Rainer Elm, Bundesbank:"Zerschlissen, verschmutzt, verkohlt"

Deutsche Bundesbank - Rainer Elm

Rainer Elm, 50, Nationales Analysezentrum Mainz

(Foto: Arne Dedert/dpa)

Rainer Elm arbeitet im Nationalen Analysezentrum der Deutschen Bundesbank. Zu ihm kommen stark beschädigte Scheine und Münzen. Er muss klären, ob die Einsender sie ersetzt bekommen.

Protokoll von Lea Hampel

"Zu uns kommen stark beschädigte Münzen und Scheine. Unsere Aufgabe ist es festzustellen, ob diejenigen, die das Geld einreichen, es ersetzt bekommen. Wir erhalten das Geld - oder das, was davon übrig ist - in Tüten, Umschlägen oder Kassetten mit einem Antrag auf Erstattung. Man kann uns das Geld per Post zuschicken oder bei einer unserer Filialen abgeben.

Die meisten Einsendungen - allein im vergangenen Jahr hatten wir 27 000 Fälle mit mehr als 800 000 beschädigten Noten - stammen aus dem Alltag: Menschen haben Geld vergraben, ein Kind hat einen Schein zerrissen, ein Geldbeutel wurde in der Mikrowelle oder im Kamin versteckt und vergessen oder Scheine sind bei einer Collage für ein Geschenk kaputtgegangen. Manchmal haben die Menschen scheinbar nicht im Blick, dass Banknoten auch nur aus Papier sind, das nicht unzerstörbar ist.

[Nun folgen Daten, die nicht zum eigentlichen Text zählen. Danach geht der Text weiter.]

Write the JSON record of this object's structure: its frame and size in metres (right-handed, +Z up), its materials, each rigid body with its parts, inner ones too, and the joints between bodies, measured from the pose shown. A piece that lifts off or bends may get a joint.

Auch Mäuse oder Wespen können großen Schaden an Scheinen anrichten, die in Kellern und auf Dachböden versteckt wurden. Darüber hinaus landen bei uns auch tragische Fälle aus Hausbränden, Unfällen oder Katastrophen: Nach dem 11. September 2001 kümmerten wir uns beispielsweise um Geld aus dem World Trade Center.

Wenn Geldbörsen, Scheinbündel oder Kassetten bei uns ankommen, haben die Scheine alle möglichen Schäden: Sie sind zerschlissen, verschmutzt, verkohlt oder in viele Teile zerrissen. Über 95 Prozent können wir mit geringem Zeitaufwand begutachten, weil das Geld nur verfärbt oder mitgewaschen wurde oder etwa im Müll gelandet ist und dort verschmutzt wurde.

Aufwendiger sind die restlichen Fälle. Zurzeit bearbeiten wir beispielsweise viele Brandfälle. Bei einem waren mehrere Tausend Euro an Banknoten in einer Geldkassette, die bei einem Hausbrand total verkohlt sind. Aber auch solche Fälle sind nicht hoffnungslos, solange die verkohlten Scheine nicht komplett zu Aschestaub zerfallen sind. In einem anderen Fall wurden fast 100 000 Euro zusammen mit anderen Unterlagen zerschreddert. Das sind jetzt lauter Schnipsel, die etwa zwei Zentimeter lang und vier Millimeter breit sind.

Für diese Arbeit gibt es keine gezielte Ausbildung, aber eines braucht man sicher: eine Engelsgeduld. Dazu sind ein gutes bildhaftes Gedächtnis und handwerkliches Geschick wichtig. Der Fall der zerschredderten Scheine wird meine Kollegin sicher einige Wochen beschäftigen. Außerdem ist ein gewisses detektivisches Gespür sehr wichtig: Man muss erkennen, aus welchem Teil eines Scheins etwa ein Fetzen stammt, um herauszufinden, ob tatsächlich noch mehr als die Hälfte eines Scheines vorhanden ist. Kleinere Hälften dürfen wir nicht ersetzen, solange es keinen Beweis gibt, dass die größere Hälfte unwiederbringlich zerstört ist.

Um das Ergebnis unserer Begutachtung abzusichern, wird jede analysierte Geldprobe von einem zweiten Kollegen überprüft. Wenn jemand in seinem Antrag angibt, er habe 15 000 Euro eingereicht und wir stellen einen abweichenden Betrag fest, egal ob niedriger oder höher, bekommt er genau die festgestellte Summe. Unser Service ist kostenlos - das soll sicherstellen, dass beschädigtes Bargeld nicht notdürftig repariert wird und so wieder in den Bargeldkreislauf gelangt, wo es zu Störungen führen würde."